STORED DATA:

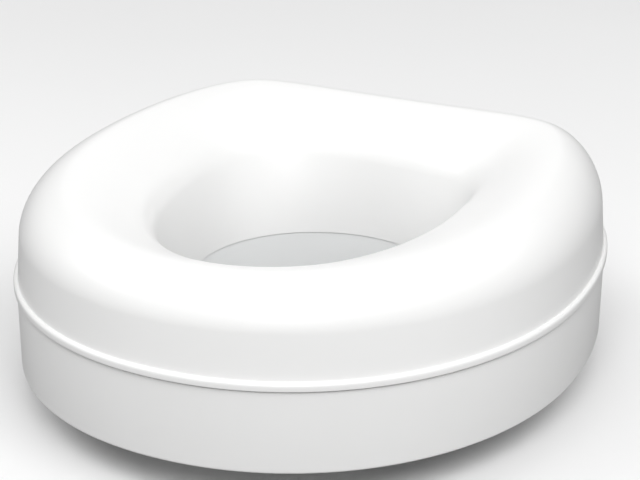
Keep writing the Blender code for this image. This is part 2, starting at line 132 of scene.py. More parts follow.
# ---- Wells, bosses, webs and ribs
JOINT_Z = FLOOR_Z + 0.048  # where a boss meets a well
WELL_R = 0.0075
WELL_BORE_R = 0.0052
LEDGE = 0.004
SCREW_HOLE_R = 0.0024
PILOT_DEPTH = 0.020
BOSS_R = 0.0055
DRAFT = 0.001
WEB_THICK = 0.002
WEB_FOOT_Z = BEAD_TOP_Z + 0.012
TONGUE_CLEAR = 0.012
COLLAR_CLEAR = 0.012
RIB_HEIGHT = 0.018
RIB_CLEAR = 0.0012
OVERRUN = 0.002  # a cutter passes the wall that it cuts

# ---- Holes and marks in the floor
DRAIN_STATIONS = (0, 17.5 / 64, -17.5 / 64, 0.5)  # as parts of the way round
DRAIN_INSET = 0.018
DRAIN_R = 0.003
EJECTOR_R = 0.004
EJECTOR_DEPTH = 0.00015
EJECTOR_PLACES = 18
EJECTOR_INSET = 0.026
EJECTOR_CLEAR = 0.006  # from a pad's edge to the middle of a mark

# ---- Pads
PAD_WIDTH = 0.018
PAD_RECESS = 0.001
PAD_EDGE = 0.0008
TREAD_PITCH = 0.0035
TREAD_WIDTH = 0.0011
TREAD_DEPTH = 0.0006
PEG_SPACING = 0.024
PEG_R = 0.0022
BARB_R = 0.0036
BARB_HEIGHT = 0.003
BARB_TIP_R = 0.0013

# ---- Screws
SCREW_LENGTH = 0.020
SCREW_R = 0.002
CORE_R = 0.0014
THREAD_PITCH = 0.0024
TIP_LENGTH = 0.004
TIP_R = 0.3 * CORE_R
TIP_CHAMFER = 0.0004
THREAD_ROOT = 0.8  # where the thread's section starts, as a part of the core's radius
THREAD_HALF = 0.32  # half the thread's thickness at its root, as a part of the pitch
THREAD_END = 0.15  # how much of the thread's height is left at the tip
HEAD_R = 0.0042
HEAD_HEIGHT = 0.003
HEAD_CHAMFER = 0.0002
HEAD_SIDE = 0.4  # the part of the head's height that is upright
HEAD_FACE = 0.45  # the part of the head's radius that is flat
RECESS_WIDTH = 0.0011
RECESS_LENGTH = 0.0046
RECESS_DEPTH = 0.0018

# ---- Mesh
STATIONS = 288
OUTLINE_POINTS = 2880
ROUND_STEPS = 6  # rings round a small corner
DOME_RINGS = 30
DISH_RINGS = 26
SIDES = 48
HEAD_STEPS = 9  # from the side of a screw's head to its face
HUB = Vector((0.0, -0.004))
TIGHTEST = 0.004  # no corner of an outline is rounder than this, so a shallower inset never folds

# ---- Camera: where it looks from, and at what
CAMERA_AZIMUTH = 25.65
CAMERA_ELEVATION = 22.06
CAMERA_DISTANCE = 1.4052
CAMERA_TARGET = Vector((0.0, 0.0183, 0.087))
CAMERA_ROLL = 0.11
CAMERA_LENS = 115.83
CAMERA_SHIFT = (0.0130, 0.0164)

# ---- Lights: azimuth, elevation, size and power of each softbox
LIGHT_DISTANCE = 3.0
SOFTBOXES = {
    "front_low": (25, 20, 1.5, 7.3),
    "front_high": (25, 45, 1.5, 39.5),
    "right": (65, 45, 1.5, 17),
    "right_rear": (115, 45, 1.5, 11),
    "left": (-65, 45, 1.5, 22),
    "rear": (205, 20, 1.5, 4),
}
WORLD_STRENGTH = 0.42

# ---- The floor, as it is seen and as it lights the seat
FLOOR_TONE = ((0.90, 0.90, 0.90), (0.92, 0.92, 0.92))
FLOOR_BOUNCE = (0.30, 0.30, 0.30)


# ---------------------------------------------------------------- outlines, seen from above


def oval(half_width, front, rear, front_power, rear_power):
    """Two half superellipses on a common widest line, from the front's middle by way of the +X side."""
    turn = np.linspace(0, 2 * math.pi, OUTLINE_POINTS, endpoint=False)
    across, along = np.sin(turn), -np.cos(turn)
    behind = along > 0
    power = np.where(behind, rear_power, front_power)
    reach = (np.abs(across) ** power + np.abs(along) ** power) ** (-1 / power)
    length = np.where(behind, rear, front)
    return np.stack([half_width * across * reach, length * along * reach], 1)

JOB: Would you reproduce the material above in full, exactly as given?

PROBLEM SOLUTION:
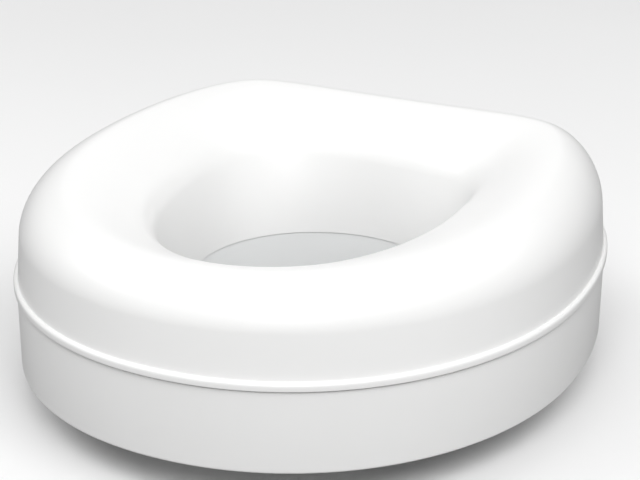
Keep writing the Blender code for this image. This is part 2, starting at line 132 of scene.py. More parts follow.
# ---- Wells, bosses, webs and ribs
JOINT_Z = FLOOR_Z + 0.048  # where a boss meets a well
WELL_R = 0.0075
WELL_BORE_R = 0.0052
LEDGE = 0.004
SCREW_HOLE_R = 0.0024
PILOT_DEPTH = 0.020
BOSS_R = 0.0055
DRAFT = 0.001
WEB_THICK = 0.002
WEB_FOOT_Z = BEAD_TOP_Z + 0.012
TONGUE_CLEAR = 0.012
COLLAR_CLEAR = 0.012
RIB_HEIGHT = 0.018
RIB_CLEAR = 0.0012
OVERRUN = 0.002  # a cutter passes the wall that it cuts

# ---- Holes and marks in the floor
DRAIN_STATIONS = (0, 17.5 / 64, -17.5 / 64, 0.5)  # as parts of the way round
DRAIN_INSET = 0.018
DRAIN_R = 0.003
EJECTOR_R = 0.004
EJECTOR_DEPTH = 0.00015
EJECTOR_PLACES = 18
EJECTOR_INSET = 0.026
EJECTOR_CLEAR = 0.006  # from a pad's edge to the middle of a mark

# ---- Pads
PAD_WIDTH = 0.018
PAD_RECESS = 0.001
PAD_EDGE = 0.0008
TREAD_PITCH = 0.0035
TREAD_WIDTH = 0.0011
TREAD_DEPTH = 0.0006
PEG_SPACING = 0.024
PEG_R = 0.0022
BARB_R = 0.0036
BARB_HEIGHT = 0.003
BARB_TIP_R = 0.0013

# ---- Screws
SCREW_LENGTH = 0.020
SCREW_R = 0.002
CORE_R = 0.0014
THREAD_PITCH = 0.0024
TIP_LENGTH = 0.004
TIP_R = 0.3 * CORE_R
TIP_CHAMFER = 0.0004
THREAD_ROOT = 0.8  # where the thread's section starts, as a part of the core's radius
THREAD_HALF = 0.32  # half the thread's thickness at its root, as a part of the pitch
THREAD_END = 0.15  # how much of the thread's height is left at the tip
HEAD_R = 0.0042
HEAD_HEIGHT = 0.003
HEAD_CHAMFER = 0.0002
HEAD_SIDE = 0.4  # the part of the head's height that is upright
HEAD_FACE = 0.45  # the part of the head's radius that is flat
RECESS_WIDTH = 0.0011
RECESS_LENGTH = 0.0046
RECESS_DEPTH = 0.0018

# ---- Mesh
STATIONS = 288
OUTLINE_POINTS = 2880
ROUND_STEPS = 6  # rings round a small corner
DOME_RINGS = 30
DISH_RINGS = 26
SIDES = 48
HEAD_STEPS = 9  # from the side of a screw's head to its face
HUB = Vector((0.0, -0.004))
TIGHTEST = 0.004  # no corner of an outline is rounder than this, so a shallower inset never folds

# ---- Camera: where it looks from, and at what
CAMERA_AZIMUTH = 25.65
CAMERA_ELEVATION = 22.06
CAMERA_DISTANCE = 1.4052
CAMERA_TARGET = Vector((0.0, 0.0183, 0.087))
CAMERA_ROLL = 0.11
CAMERA_LENS = 115.83
CAMERA_SHIFT = (0.0130, 0.0164)

# ---- Lights: azimuth, elevation, size and power of each softbox
LIGHT_DISTANCE = 3.0
SOFTBOXES = {
    "front_low": (25, 20, 1.5, 7.3),
    "front_high": (25, 45, 1.5, 39.5),
    "right": (65, 45, 1.5, 17),
    "right_rear": (115, 45, 1.5, 11),
    "left": (-65, 45, 1.5, 22),
    "rear": (205, 20, 1.5, 4),
}
WORLD_STRENGTH = 0.42

# ---- The floor, as it is seen and as it lights the seat
FLOOR_TONE = ((0.90, 0.90, 0.90), (0.92, 0.92, 0.92))
FLOOR_BOUNCE = (0.30, 0.30, 0.30)


# ---------------------------------------------------------------- outlines, seen from above


def oval(half_width, front, rear, front_power, rear_power):
    """Two half superellipses on a common widest line, from the front's middle by way of the +X side."""
    turn = np.linspace(0, 2 * math.pi, OUTLINE_POINTS, endpoint=False)
    across, along = np.sin(turn), -np.cos(turn)
    behind = along > 0
    power = np.where(behind, rear_power, front_power)
    reach = (np.abs(across) ** power + np.abs(along) ** power) ** (-1 / power)
    length = np.where(behind, rear, front)
    return np.stack([half_width * across * reach, length * along * reach], 1)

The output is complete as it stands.